One of Juliet's primary traits is her ever-present impatience. In part, perhaps, because of her age, Juliet seems incapable of allowing events to develop at their own pace and, instead, consistently tries to force various issues throughout the play.
For example, in Act IV, scene i, when Juliet discusses Romeo's banishment with Friar Lawrence, she states:
Give me some present counsel, or, behold,
'Twixt my extremes and me this bloody knife
Shall play the umpire, arbitrating that
Which the commission of thy years and art
Could to no issue of true honour bring.
Be not so long to speak; I long to die,
We see here Juliet's impatience and her eagerness to take matters not only into her own hands but also to extremes.
In fact, Juliet comments on her own impatience during her soliloquy in Act III, scene ii:
O, I have bought the mansion of a love,
But not possess'd it, and, though I am sold,
Not yet enjoy'd: so tedious is this day
As is the night before some festival
To an impatient child that hath new robes
And may not wear them.
A dominant character trait of Juliet, which is visible in Acts 1 through 3, is that she is quick to recognize and adapt to new circumstances and situations. At the best of times, this is resourcefulness. At the worst of times, this is impetuousness.
The first time this is seen is at the party following her exchange with her mother. She tells her mother that she will "do her will" and agrees to meet Paris and consider his proposal of marriage, even promising to govern her acquaintance of him by her mother's wishes. At the party, things change.
Juliet's age is identified as being just under fourteen and she deports herself with decorum and dignity, though we also know that her meeting with Paris will be her first association with courtship. Then she encounters Romeo.
ROMEO: [To JULIET] If I profane with my unworthiest hand
This holy shrine, the gentle fine is this:
My lips, two blushing pilgrims, ready stand
To smooth that rough touch with a tender kiss.
She quickly recognizes a new situation and readily adapts to it with resourcefulness by offering a little encouraging flirtation of her own, while keeping pace with Romeo's allusions to Christian pilgrims:
JULIET: Good pilgrim, you do wrong your hand too much,
Which mannerly devotion shows in this;
For saints have hands that pilgrims' hands do touch,
And palm to palm is holy palmers' kiss.
Later, when Romeo breaches the orchard wall and they romance each other under the light of the changeful orb, the moon, "the inconstant moon, / That monthly changes in her circled orb," Juliet recognizes another new situation and quickly, though impetuously, adapts to it by saying that if Romeo has an honorable purpose to his love and intends marriage between them, she will meet him on the morrow to perform the rite of marriage:
JULIET: If that thy bent of love be honourable,
Thy purpose marriage, send me word to-morrow,
By one that I'll procure to come to thee,
Where and what time thou wilt perform the rite;
These are but two of the instances in which Juliet meets and recognizes a new situation to which she quickly adapts.
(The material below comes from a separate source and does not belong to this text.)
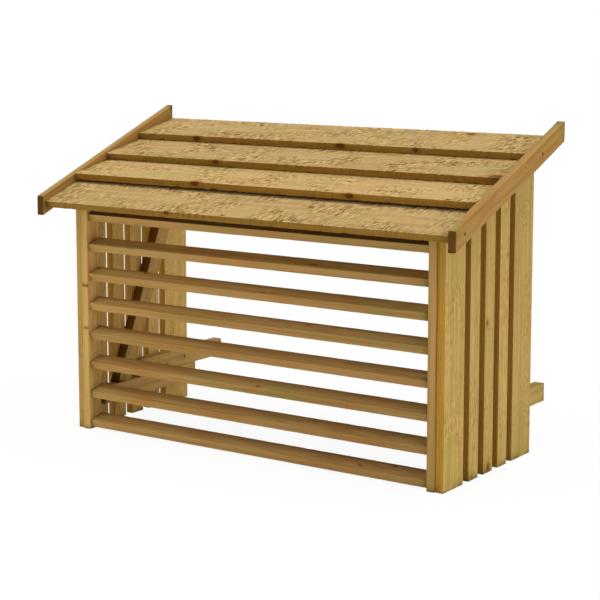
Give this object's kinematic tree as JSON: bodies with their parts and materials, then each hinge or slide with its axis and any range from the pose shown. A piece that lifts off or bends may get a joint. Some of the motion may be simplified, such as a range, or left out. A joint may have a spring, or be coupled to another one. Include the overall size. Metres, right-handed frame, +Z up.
{
  "type": "firewood log rack",
  "caption": "Lean-to timber log rack with a louvred front, boarded side walls, a lapped pent roof between bargeboards and an open back on stand-off bearers.",
  "frame": {"origin": "bottom centre of the bounding box, on the ground", "axes": "+X to the right seen from the front, -Y out of the louvred front, +Y to the open back and the bearers' ends, +Z up"},
  "size_m": [1.1876, 0.609, 0.796],
  "materials": {
    "wall_timber": "planed pressure-treated softwood, matt",
    "stile_timber": "planed pressure-treated softwood, matt",
    "slat_timber": "planed pressure-treated softwood, matt",
    "frame_timber": "planed pressure-treated softwood, matt",
    "roof_timber": "rough-sawn pressure-treated softwood, matt",
    "barge_timber": "planed pressure-treated softwood, matt",
    "screw_steel": "yellow-passivated steel, dull"
  },
  "bodies": {
    "root": {"front_stile_left": "stile_timber", "front_stile_right": "stile_timber", "front_slat_1": "slat_timber", "front_slat_2": "slat_timber", "front_slat_3": "slat_timber", "front_slat_4": "slat_timber", "front_slat_5": "slat_timber", "front_slat_6": "slat_timber", "front_slat_7": "slat_timber", "front_slat_8": "slat_timber", "left_wall_board_1": "wall_timber", "left_wall_board_2": "wall_timber", "left_wall_board_3": "wall_timber", "left_wall_board_4": "wall_timber", "left_wall_board_5": "wall_timber", "right_wall_board_1": "wall_timber", "right_wall_board_2": "wall_timber", "right_wall_board_3": "wall_timber", "right_wall_board_4": "wall_timber", "right_wall_board_5": "wall_timber", "left_lower_cleat": "frame_timber", "left_upper_cleat": "frame_timber", "left_brace": "frame_timber", "left_bearer": "frame_timber", "right_lower_cleat": "frame_timber", "right_upper_cleat": "frame_timber", "right_brace": "frame_timber", "right_bearer": "frame_timber", "rear_top_rail": "frame_timber", "roof_board_1": "roof_timber", "roof_board_2": "roof_timber", "roof_board_3": "roof_timber", "roof_board_4": "roof_timber", "bargeboard_left": "barge_timber", "bargeboard_right": "barge_timber", "left_bearer_screw_1": "screw_steel", "left_bearer_screw_2": "screw_steel", "bargeboard_screw_left_1": "screw_steel", "bargeboard_screw_left_2": "screw_steel", "right_bearer_screw_1": "screw_steel", "right_bearer_screw_2": "screw_steel", "bargeboard_screw_right_1": "screw_steel", "bargeboard_screw_right_2": "screw_steel"}
  },
  "joints": []
}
With these two examples in hand, you'll be able to identify others and determine which are resourceful and which are impetuous.
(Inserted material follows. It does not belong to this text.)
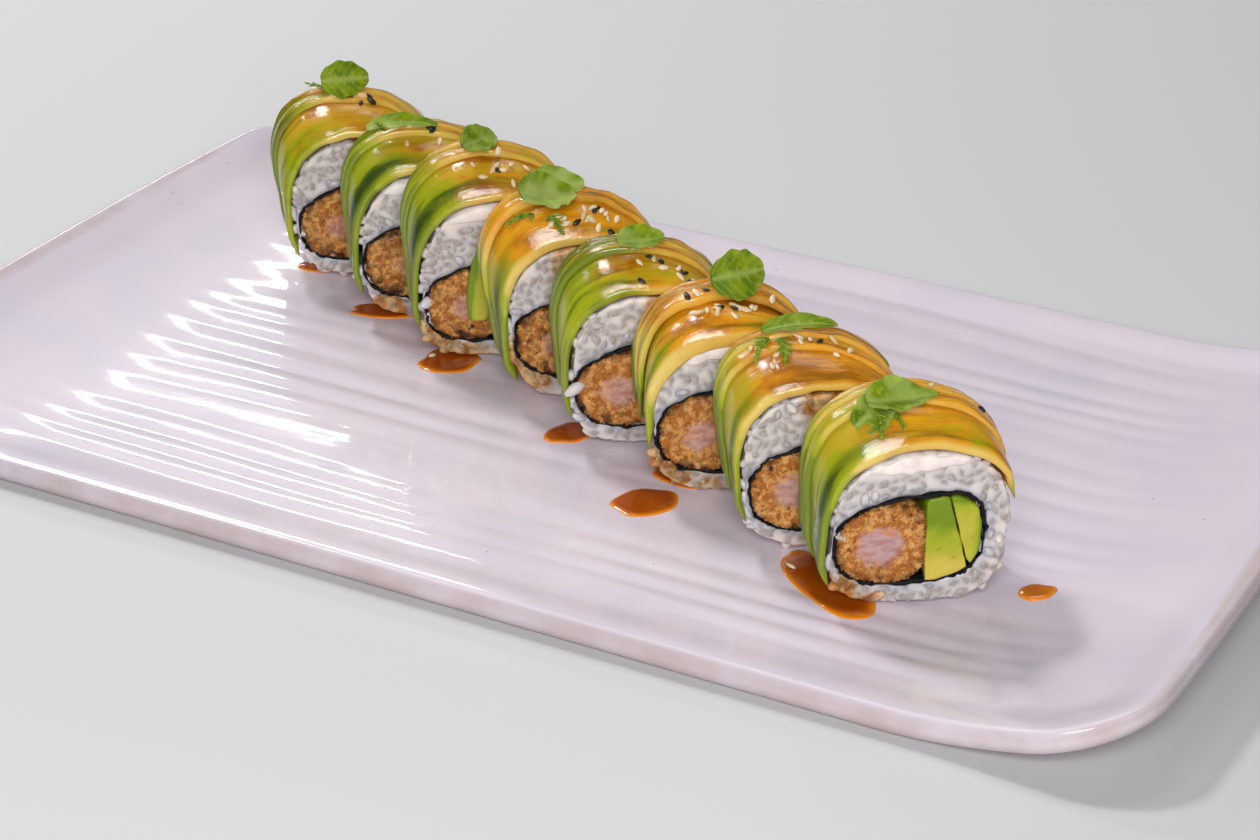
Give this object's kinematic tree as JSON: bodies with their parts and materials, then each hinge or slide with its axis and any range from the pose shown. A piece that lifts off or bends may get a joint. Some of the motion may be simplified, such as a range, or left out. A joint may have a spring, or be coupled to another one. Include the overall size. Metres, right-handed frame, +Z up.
{
  "type": "avocado-topped uramaki roll on a plate",
  "caption": "Inside-out sushi roll cut into pieces, with crumbed prawn and avocado inside and glazed avocado slices on top, in a diagonal row on a ridged rectangular plate.",
  "frame": {"origin": "on the table under the middle of the plate", "axes": "+X along the plate's long axis towards the front end of the roll, +Y across the plate away from the side that the cut faces are turned to, +Z up"},
  "size_m": [0.3228, 0.196, 0.0616],
  "materials": {
    "plate": "glossy pale lilac-white glaze with fine lengthwise ridges",
    "rice": "moist cooked rice grains",
    "nori": "damp dark seaweed sheet",
    "crumbed_prawn": "fried golden-brown crumb round pale pink prawn",
    "avocado": "ripe avocado, green at the skin side and yellow inside",
    "glazed_avocado": "thin avocado slices under a shiny amber glaze",
    "cream_cheese": "smooth soft white cream",
    "leaf": "fresh green garnish leaf with pale veins"
  },
  "bodies": {
    "root": {"plate": "plate", "rice_1": "rice", "nori_1": "nori", "prawn_1": "crumbed_prawn", "avocado_stick_a_1": "avocado", "avocado_stick_b_1": "avocado", "avocado_fan_1": "glazed_avocado", "rice_2": "rice", "nori_2": "nori", "prawn_2": "crumbed_prawn", "avocado_stick_a_2": "avocado", "avocado_stick_b_2": "avocado", "avocado_fan_2": "glazed_avocado", "rice_3": "rice", "nori_3": "nori", "prawn_3": "crumbed_prawn", "avocado_stick_a_3": "avocado", "avocado_stick_b_3": "avocado", "avocado_fan_3": "glazed_avocado", "rice_4": "rice", "nori_4": "nori", "prawn_4": "crumbed_prawn", "avocado_stick_a_4": "avocado", "avocado_stick_b_4": "avocado", "avocado_fan_4": "glazed_avocado", "rice_5": "rice", "nori_5": "nori", "prawn_5": "crumbed_prawn", "avocado_stick_a_5": "avocado", "avocado_stick_b_5": "avocado", "avocado_fan_5": "glazed_avocado", "rice_6": "rice", "nori_6": "nori", "prawn_6": "crumbed_prawn", "avocado_stick_a_6": "avocado", "avocado_stick_b_6": "avocado", "avocado_fan_6": "glazed_avocado", "rice_7": "rice", "nori_7": "nori", "prawn_7": "crumbed_prawn", "avocado_stick_a_7": "avocado", "avocado_stick_b_7": "avocado", "avocado_fan_7": "glazed_avocado", "rice_8": "rice", "nori_8": "nori", "prawn_8": "crumbed_prawn", "avocado_stick_a_8": "avocado", "avocado_stick_b_8": "avocado", "avocado_fan_8": "glazed_avocado", "cream_2": "cream_cheese", "cream_3": "cream_cheese", "cream_6": "cream_cheese", "cream_8": "cream_cheese", "leaf_1": "leaf", "leaf_4": "leaf", "leaf_6": "leaf", "leaf_8": "leaf", "slipped_slice": "avocado"}
  },
  "joints": []
}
To me, Juliet's major character trait is that she's fourteen. I know, that's not a character trait, but it leads to one. I think her major character trait is that she is overdramatic and gets too caught up in her new love. I think that if either she or Romeo had been a bit more mature, things could have turned out a lot better. Here are a couple of quotes that could support this:
The first is from Act I, Scene 5. Romeo has just left and Juliet is head over heels. She says:
Go ask his name: if he be married.
My grave is like to be my wedding bed.
Sounds dramatic, huh? If he's married, I'm totally going to die, OMG!!
Another one could be from Act II, Scene 5. She's sent the nurse off to talk to Romeo. She's back and she's all complaining that she's tired and sore. But Juliet can't wait. She says, for example
I' faith, I am sorry that thou art not well.
Sweet, sweet, sweet nurse, tell me, what says my love?
Yeah, yeah, I know you're tired. So what did Romeo say??